The trigger I’m using is only running once every 6 hours – you could, if you wanted, run this more often, particularly if you have a popular group that has lots of joining members. I am also only pulling back 20 Member records at a time, so if you’re likely to grow faster than that between requests then you should increase that also.
Meetup API Custom Connector
I developed a re-usable Meetup Connector you can use to easily interface with their public read-only API. It’s used in this solution.
If you are considering sitting the AZ-203 Certification Exam then you’ll need to work with Logic Apps and learn about Custom Connectors, which is what I’ve built to interface with Meetup in this instance. A sample Action is shown below.
Send notifications via Gmail
In order to keep things simple I am using the existing Logic Apps Gmail Connector which requires only an OAuth grant to authorise a connection to send email on a user’s behalf.

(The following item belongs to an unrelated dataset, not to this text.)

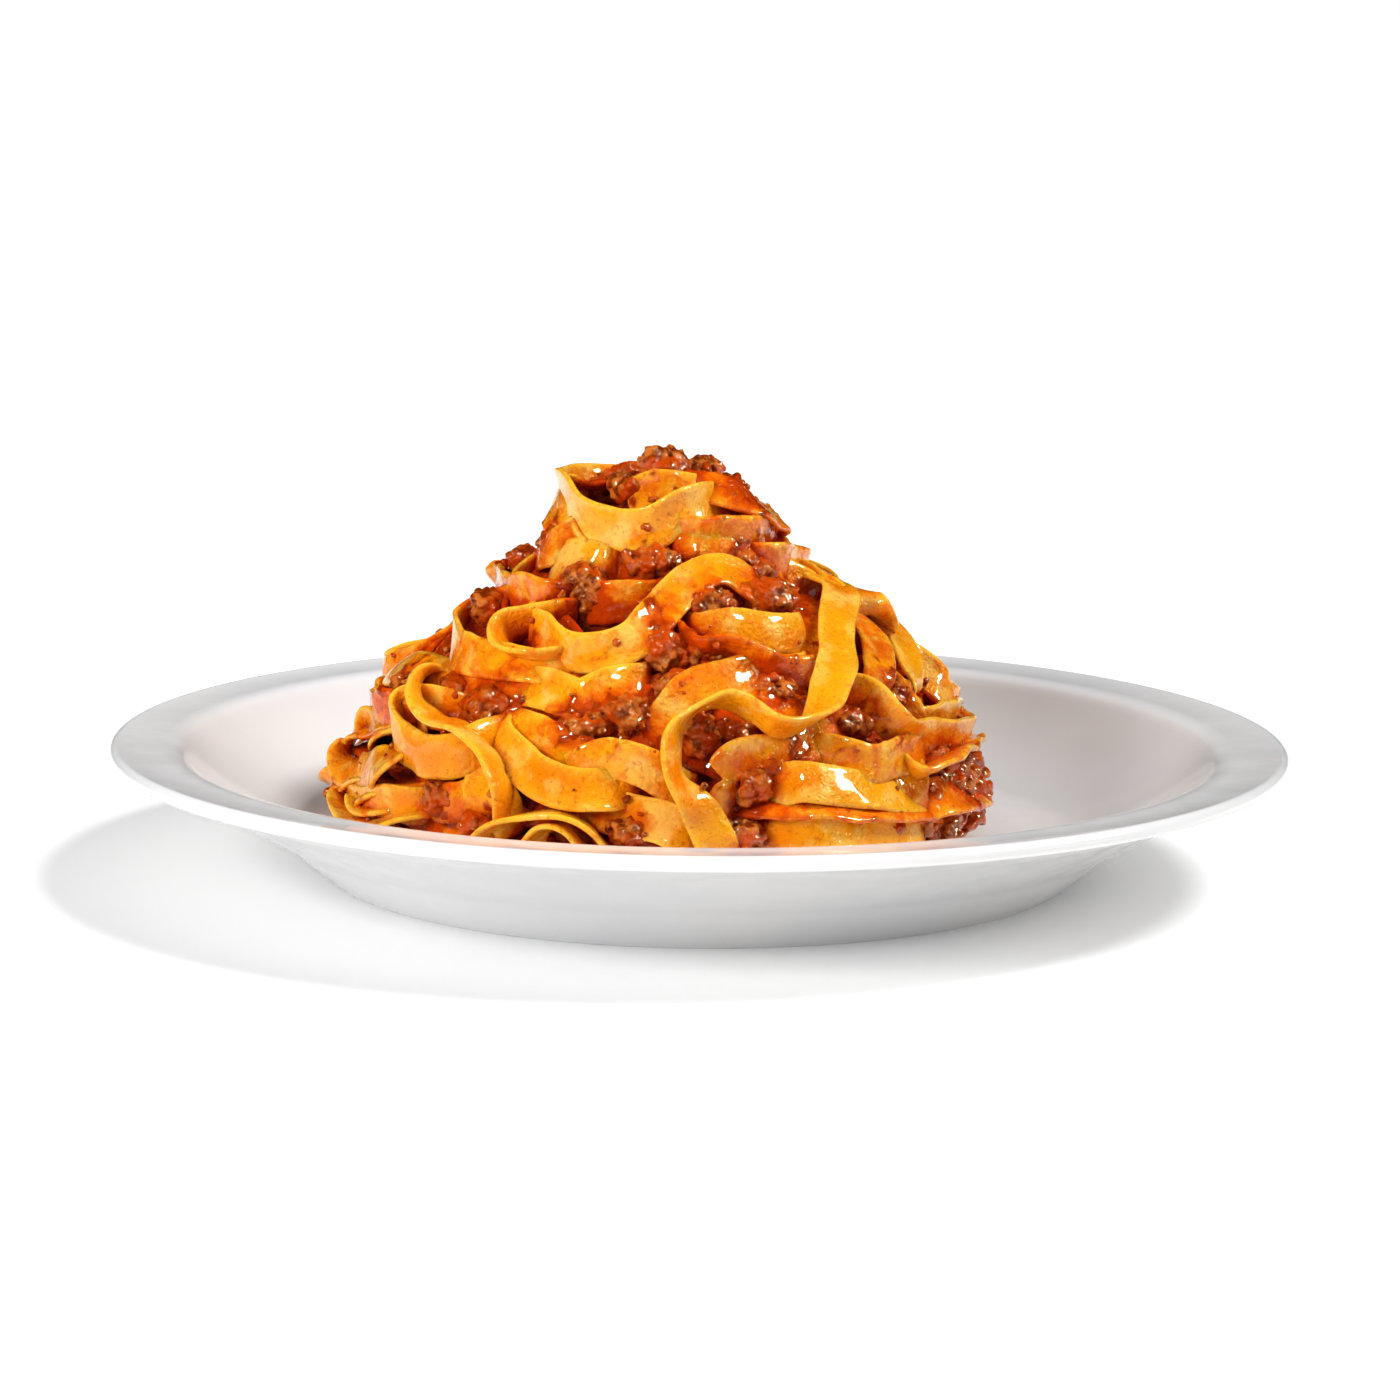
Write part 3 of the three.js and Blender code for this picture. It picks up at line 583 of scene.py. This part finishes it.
def dish_profile():
    """The dish's section as (radius, height), from the middle of its underside round to its top."""
    foot_inside = FOOT_RADIUS - FOOT_WIDTH
    lip_height = FLANGE_TOP - 0.6 * LIP_RADIUS
    foot = arc((foot_inside + FOOT_EDGE, FOOT_EDGE), FOOT_EDGE, 190, 270, 5)
    foot += arc((FOOT_RADIUS - FOOT_EDGE, FOOT_EDGE), FOOT_EDGE, 270, 318, 5)
    shoulder = curve((FOOT_TOP_RADIUS - 1.5, FOOT_TOP - 1.4), (FOOT_TOP_RADIUS, FOOT_TOP),
                     (FOOT_TOP_RADIUS + 2, FOOT_TOP + 1.1), 4)
    lip = arc((DISH_RADIUS - LIP_RADIUS, lip_height), LIP_RADIUS, -75, 110, 14)
    flange = curve((FLANGE_INNER_RADIUS + 5, FLANGE_TOP), (FLANGE_INNER_RADIUS + 0.6, FLANGE_TOP + 0.15),
                   (FLANGE_INNER_RADIUS - 1.2, FLANGE_TOP - 1.4), 6)
    well = curve((FLANGE_INNER_RADIUS, FLANGE_TOP), (WELL_CURVE_RADIUS, WELL_FLOOR),
                 (WELL_FLOOR_RADIUS, WELL_FLOOR), 28)
    below = [point for point in well if point[0] < FLANGE_INNER_RADIUS - 1.4]
    return [
        (0, RECESS), (foot_inside - 3, RECESS), (foot_inside - 0.4, RECESS - 0.3), *foot, *shoulder,
        (FLANGE_INNER_RADIUS, FLANGE_UNDERSIDE), *lip, *flange, *below, (0, WELL_FLOOR),
    ]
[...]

Once you have this setup the resulting email looks similar to the below. This allows a Group admin to quickly click through to suspicious Member accounts and make a call on the spot if this a real member or not.
Deploying it all
I have an Azure Resource Manager (ARM) template defined for this overall solution which you can find on GitHub.
If you have permissions in an Azure Subscription you can click the “Deploy to Azure” button and then fill in some blanks in order to deploy the solution.
Once deployed the Logic App will run once which is fine, though it won’t work as expected. In order get the Logic App working fully you’ll need to:
- Manually create a new Table in the Storage Account the ARM template creates
- Authorise the Gmail connector against an email account you want to use
- Configure the Connections for Table Storage and Cognitive Services.
So there we go, a code-free way to utilise Azure’s “AI on an API” and some business logic to help reduce the chances of your Group being spammed by bots.
😎
PS – you can block people joining your Meetup group without an approval using the in-built settings in Meetup. I’m not a fan as it introduces friction for valid new Members to join, but it does stop the spambots being able to abuse your Meetup Group.